The NHL Draft Lottery takes place on Saturday, with the actual draft taking place in June and free agency beginning in July. Well before then, the Bruins will have settled on a new general manager. Now the question is whether or not Julien will coach another game for the Black and Gold?

“Once we go through the exhaustive check for the next GM,” explained Bruins President Cam Neely, “we will leave it up to that GM to decide.”

By and large, Chiarelli’s tenure was filled with winning seasons and playoff rounds (10 series wins). Under Chiarelli, the Bruins snapped their 39-year drought by winning the Stanley Cup in 2011, reached another Stanley Cup Final in 2013 and captured the Presidents’ Trophy last season (for most points in the league). All that success made it easy to paint over the cracks lying under the surface: an awful track record of draft picks, not to mention some terrible trades (Tyler Seguin and Johnny Boychuk being the prime examples), strange free agency decisions and a tendency to fall in love with his own mediocre players (Chris Kelly, Gregory Campbell, Daniel Paille, etc.). Eventually a season like this past one would occur.

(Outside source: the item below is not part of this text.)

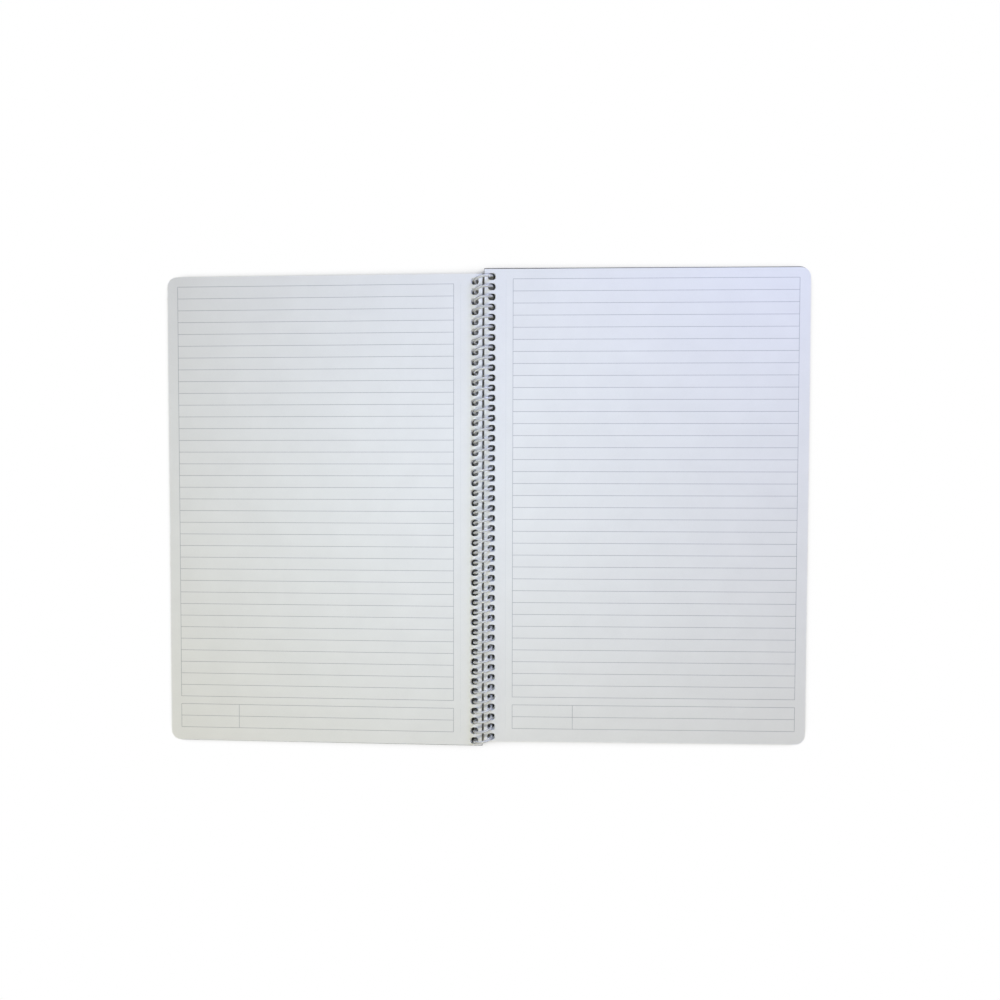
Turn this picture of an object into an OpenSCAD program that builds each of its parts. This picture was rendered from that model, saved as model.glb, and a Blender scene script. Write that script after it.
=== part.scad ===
// Large ruled notebook with a plastic spiral, lying open in the middle on a desk.
// The desk is z = 0, the spiral runs along Y, and the leaves read upright with +Y at their top.
// Each half is a flat pack of leaves with its cover below. It hangs on the spiral at its
// inner edge and touches the desk at its outer edge, so it slopes by a fraction of a degree.

/* [Leaves] */
// Width of a leaf, from its punched edge to its outer edge
sheet_w = 201.5; // [140:0.5:240]
// Height of a leaf
sheet_h = 297; // [270:0.5:320]
// Thickness of the leaves on each side
pages_t = 2.8; // [1:0.1:3.2]
// Radius of the two outer corners of a leaf
corner_r = 6; // [2:0.5:20]

/* [Covers] */
// Thickness of a cover board
cover_t = 0.6; // [0.3:0.1:0.9]
// How far a cover stands out past the leaves
cover_overhang = 0.8; // [0:0.1:3]

/* [Punching] */
// Distance between hole centres
hole_pitch = 6.29; // [6:0.01:6.4]
// Least distance from the first and last hole centres to the ends of a centred row
end_margin = 3.6; // [3.6:0.1:6]
// Diameter of a punched hole
hole_d = 4.6; // [4.4:0.1:4.8]
// Distance from a cover's inner edge to the middle of its holes, at its lower face
hole_inset = 3.34; // [3.2:0.02:4]
// How much nearer the hole row lies to the foot of the leaf than to its head
row_drop = 0.9; // [0:0.01:0.9]

/* [Spiral] */
// Diameter of the plastic filament
wire_d = 1.5; // [1.2:0.1:1.6]
// How far each end of the spiral runs on below the covers, in degrees
spiral_tail = 40; // [20:1:45]

/* [Opening] */
// Width of the gap between the inner edges of the two halves
gutter = 1; // [0.6:0.1:2]
// How far the top leaves lie below the middle of the spiral
top_drop = 0.4; // [0.2:0.05:0.8]
// Least room between the filament and the wall of its hole
wire_room = 0.25; // [0.2:0.05:0.4]

/* [Facets] */
// Straight steps in one turn of the spiral
turn_steps = 14; // [12:1:16]
// Sides of the filament
wire_sides = 6; // [5:1:7]

/* [Hidden] */
$fn = 48;
// How far a hole's cylinder runs past each face, and the side of a corner square
cut = 2;
hole_count = floor((sheet_h - 2 * end_margin) / hole_pitch) + 1;
wire_r = wire_d / 2;
half_t = pages_t + cover_t;
inner_x = gutter / 2;
outer_x = inner_x + sheet_w;
page_bottom = -top_drop - pages_t;
cover_bottom = -top_drop - half_t;
// The filament leaves a half through the middle of the holes in the cover's lower face,
// and this sets the spiral's radius, to the middle of its filament
low_x = inner_x + hole_inset;
spiral_r = norm([low_x, cover_bottom]);
axis_z = spiral_r + wire_r;
// Slope of a half, from the spiral down to its outer edge on the desk
slope = asin((axis_z + cover_bottom) / (outer_x + cover_overhang));

// Where the filament passes a level of a flat half: its angle below the spiral's middle
// and its advance along the spine
function depth_angle(z) = asin(-z / spiral_r);
function advance(z) = hole_pitch * (depth_angle(z) + slope) / 360;

// A hole runs straight through a half, along the filament's path from face to face
top_x = sqrt(spiral_r * spiral_r - top_drop * top_drop);
mid_x = (top_x + low_x) / 2;
mid_advance = (advance(-top_drop) + advance(cover_bottom)) / 2;
lead = advance(cover_bottom) - advance(-top_drop);
bow = spiral_r * (1 - cos((depth_angle(cover_bottom) - depth_angle(-top_drop)) / 2));
// As the halves close, the spiral rolls half as far as they do, so that the filament
// moves along each hole row by a quarter of a pitch. At rest it lies off the hole's
// middle, so that it stays inside the hole to the end.
close_angle = 180 - 2 * slope;
roll_travel = hole_pitch * close_angle / 2 / 360;
hole_room = hole_d / 2 - wire_r - wire_room;
rest_offset = roll_travel - sqrt(hole_room * hole_room - bow * bow / 4);
// Each half is shifted along the spine by this, the left down and the right up
half_shift = hole_pitch / 4 + mid_advance - rest_offset;
first_y = -(hole_count - 1) / 2 * hole_pitch - row_drop;
function level_shift(z) = lead * ((-top_drop - half_t / 2) - z) / half_t;

// Leaf or cover seen from above, its punched edge along x = inner_x
module outline(w, h) {
    hull() {
        for (side = [-1, 1]) {
            translate([inner_x + w - corner_r, side * (h / 2 - corner_r)])
                circle(r = corner_r);
            translate([inner_x, side * h / 2 - (side + 1) / 2 * cut])
                square([cut, cut]);
        }
    }
}

// Straight-sided slab with that outline, from z_low to z_high, moved along the spine
module slab(w, h, z_low, z_high, shift) {
    translate([0, shift, z_low])
        linear_extrude(height = z_high - z_low)
            outline(w, h);
}

// The row of holes through a whole half, each along the filament's path
module hole_row() {
    run_x = top_x - low_x;
    run = sqrt(run_x * run_x + lead * lead + half_t * half_t);
    flat = sqrt(run_x * run_x + lead * lead);
    for (i = [0 : hole_count - 1]) {
        translate([mid_x + bow / 2, first_y + i * hole_pitch, -top_drop - half_t / 2])
            rotate([0, 0, atan2(-lead, run_x)])
                rotate([0, atan2(flat, half_t), 0])
                    cylinder(h = run + 2 * cut, d = hole_d, center = true);
    }
}

// Hangs the right half on the spiral, with its outer edge on the desk
module right_place() {
    translate([0, 0, axis_z])
        rotate([0, slope, 0])
            translate([0, half_shift, 0])
                children();
}

// Hangs the left half there, mirrored and shifted down the spine
module left_place() {
    translate([0, 0, axis_z])
        rotate([0, -slope, 0])
            translate([0, -half_shift, 0])
                mirror([1, 0, 0])
                    children();
}

module right_leaves() {
    difference() {
        slab(sheet_w, sheet_h, page_bottom, -top_drop, 0);
        hole_row();
    }
}

module right_board() {
    difference() {
        slab(sheet_w + cover_overhang, sheet_h + 2 * cover_overhang, cover_bottom, page_bottom,
            level_shift(page_bottom - cover_t / 2));
        hole_row();
    }
}

// The left half is a mirror image, so its holes lead the other way along the spine
module left_leaves() {
    difference() {
        slab(sheet_w, sheet_h, page_bottom, -top_drop, 0);
        left_hole_row();
    }
}

module left_board() {
    difference() {
        slab(sheet_w + cover_overhang, sheet_h + 2 * cover_overhang, cover_bottom, page_bottom,
            -level_shift(page_bottom - cover_t / 2));
        left_hole_row();
    }
}

module left_hole_row() {
    translate([0, -2 * row_drop, 0])
        mirror([0, 1, 0])
            hole_row();
}

// Path of the filament: from below the foot of the left half, over the gutter into the
// right half, under it back to the left one, and so on up the spine
first_turn = first_y - hole_pitch / 4;
start_angle = -depth_angle(cover_bottom) - slope - spiral_tail;
end_angle = 360 * (hole_count - 1) + 180 - start_angle;
rings = ceil((end_angle - start_angle) / 360 * turn_steps);
function ring_angle(k) = start_angle + (end_angle - start_angle) * k / rings;
function ring_middle(a) = [-spiral_r * cos(a), first_turn + hole_pitch * a / 360, spiral_r * sin(a)];
function unit(v) = v / norm(v);
function along(a) = unit([spiral_r * sin(a), hole_pitch / (2 * PI), spiral_r * cos(a)]);
function outward(a) = [-cos(a), 0, sin(a)];
function ring_point(a, b) =
    ring_middle(a) + wire_r * (cos(b) * outward(a) + sin(b) * cross(along(a), outward(a)));

module filament() {
    points = [
        for (k = [0 : rings])
            for (j = [0 : wire_sides - 1])
                ring_point(ring_angle(k), 360 * j / wire_sides)
    ];
    walls = [
        for (k = [0 : rings - 1])
            for (j = [0 : wire_sides - 1])
                let (a = k * wire_sides + j, b = k * wire_sides + (j + 1) % wire_sides)
                    for (half = [[a, b + wire_sides, b], [a, a + wire_sides, b + wire_sides]])
                        half
    ];
    start_cap = [for (j = [0 : wire_sides - 1]) j];
    end_cap = [for (j = [0 : wire_sides - 1]) (rings + 1) * wire_sides - 1 - j];
    polyhedron(points = points, faces = concat([start_cap], walls, [end_cap]), convexity = 10);
}

module front_cover() {
    color("dimgray")
        left_place()
            left_board();
}

module turned_pages() {
    color("white")
        left_place()
            left_leaves();
}

module spiral() {
    color("gainsboro")
        translate([0, 0, axis_z])
            filament();
}

module unread_pages() {
    color("white")
        right_place()
            right_leaves();
}

module back_cover() {
    color("dimgray")
        right_place()
            right_board();
}

front_cover();
turned_pages();
spiral();
unread_pages();
back_cover();
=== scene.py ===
"""Open spiral notebook: loose leaves, printed rules, cover boards and a plastic filament.

Sizes are in millimetres until a mesh is made; MM turns them into metres. Angles are in radians,
or in degrees where their comment says so. A half is described flat, as the right-hand one: x runs
from the spine to its outer edge, y along the spine, and z up from the middle of the spiral.
place() hangs it on the spiral on its own side, which is 1 for the right and -1 for the left.
"""
import math
import random

import bpy
import numpy as np
from mathutils import Euler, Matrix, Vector, geometry


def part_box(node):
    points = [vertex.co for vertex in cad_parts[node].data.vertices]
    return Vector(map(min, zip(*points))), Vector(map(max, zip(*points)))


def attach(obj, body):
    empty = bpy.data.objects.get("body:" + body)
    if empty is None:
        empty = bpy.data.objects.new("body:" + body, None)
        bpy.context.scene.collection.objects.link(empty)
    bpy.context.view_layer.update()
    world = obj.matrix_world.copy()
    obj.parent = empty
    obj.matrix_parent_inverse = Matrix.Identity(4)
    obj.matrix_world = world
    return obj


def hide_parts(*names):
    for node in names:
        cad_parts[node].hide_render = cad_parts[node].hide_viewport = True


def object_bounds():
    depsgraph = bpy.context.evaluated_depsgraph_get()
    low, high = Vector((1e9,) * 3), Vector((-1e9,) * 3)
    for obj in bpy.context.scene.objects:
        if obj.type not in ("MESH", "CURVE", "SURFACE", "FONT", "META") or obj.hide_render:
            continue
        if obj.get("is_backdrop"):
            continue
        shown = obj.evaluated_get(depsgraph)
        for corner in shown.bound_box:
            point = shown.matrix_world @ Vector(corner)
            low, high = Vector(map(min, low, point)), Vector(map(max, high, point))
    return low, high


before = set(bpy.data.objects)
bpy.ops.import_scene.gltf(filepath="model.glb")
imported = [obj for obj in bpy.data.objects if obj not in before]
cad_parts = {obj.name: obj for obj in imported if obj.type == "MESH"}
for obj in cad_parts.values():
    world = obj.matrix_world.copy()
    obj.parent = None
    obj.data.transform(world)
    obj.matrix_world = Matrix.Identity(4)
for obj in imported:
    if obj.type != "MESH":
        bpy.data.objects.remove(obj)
cad_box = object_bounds()

MM = 0.001
TURN = 2 * math.pi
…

Besides ownership that you are lucky enough to be born into, most other positions in professional sports are temporary when you really think about it. Taking over the Bruins in the poor shape that he found them in following the 2005-06 season and transforming them into a marquee franchise in the NHL again is something that Chiarelli should always be credited for.

As for the franchise going forward, it sounds like the Bruins aren’t looking to reinvent themselves overnight.

“We got away from our identity,” noted Neely. “We weren’t as tough to play against as we wanted to be.”